You'll be implementing **beam search**, which returns a list of the $k$ most likely output sequences for each sentence. For this assignment, let $k = 8$. For the first token in the generated text, you will select the top $k$ output tokens. Then, for the next token, find the $k$-best continuations for each of those $k$ hypotheses and select the $k$-best overall. Return the $k$-best overall hypotheses according to average log likelihood per word. Note that if we don't average per word, the decoder will simply prefer shorter outputs. As above, return tuples of text output and avergae log likelihood.

In [None]:
## TODO: Implement beam search.
def beam_search(sentences, max_length, tokenizer, k=8):
  # Your code here
  # Beam search should be implemented 
  # without the use of model.generate().
  # Calculate average per-word log likelihood for each
  # output sequence.
  texts = []
  best_ll = []
  for sentence in sentences:
    predicted_sentence = copy.copy(sentence)
    # Predict a word each itertaion until the max length
    for i in range(max_length):
      indexed_tokens = tokenizer.encode(predicted_sentence)
      token_tensors = torch.tensor([indexed_tokens])

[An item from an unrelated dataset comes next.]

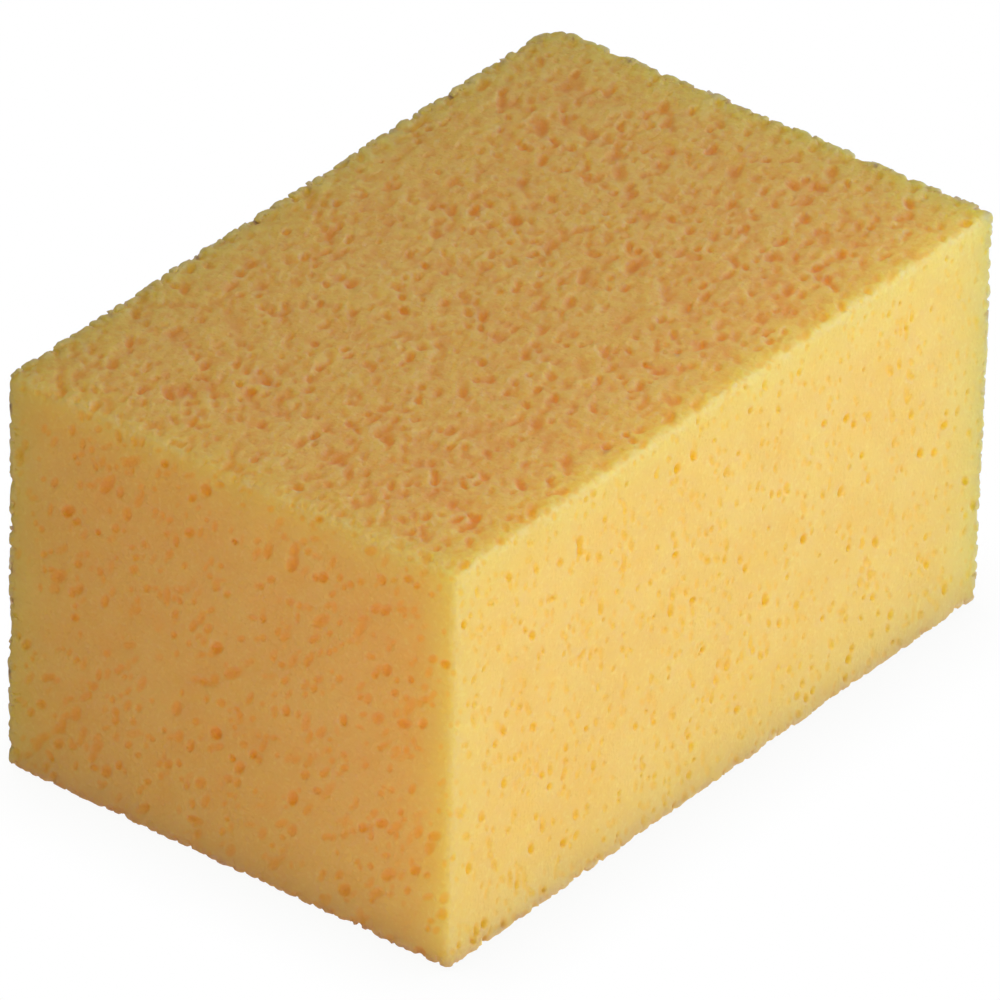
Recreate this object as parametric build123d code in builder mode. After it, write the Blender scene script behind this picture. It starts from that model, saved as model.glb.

      with torch.no_grad():
        output = model(token_tensors, labels=token_tensors)
        predictions = output[1]

      predicted_index = torch.argmax(predictions[0, -1, :]).item()
      best_ind = np.argpartition(predictions[0, -1, :], -k)[-k:]

      predicted_sentence = tokenizer.decode(indexed_tokens + [predicted_index])
    texts.append(predicted_sentence)
  
  result = []
  for i in range(len(ll_list)):
      result.append((texts[i], ll_list[i]))
  return result

**TODO:** Record your observations here

For further exploration, you can experiment with $k$ to see how the fluency of text changes.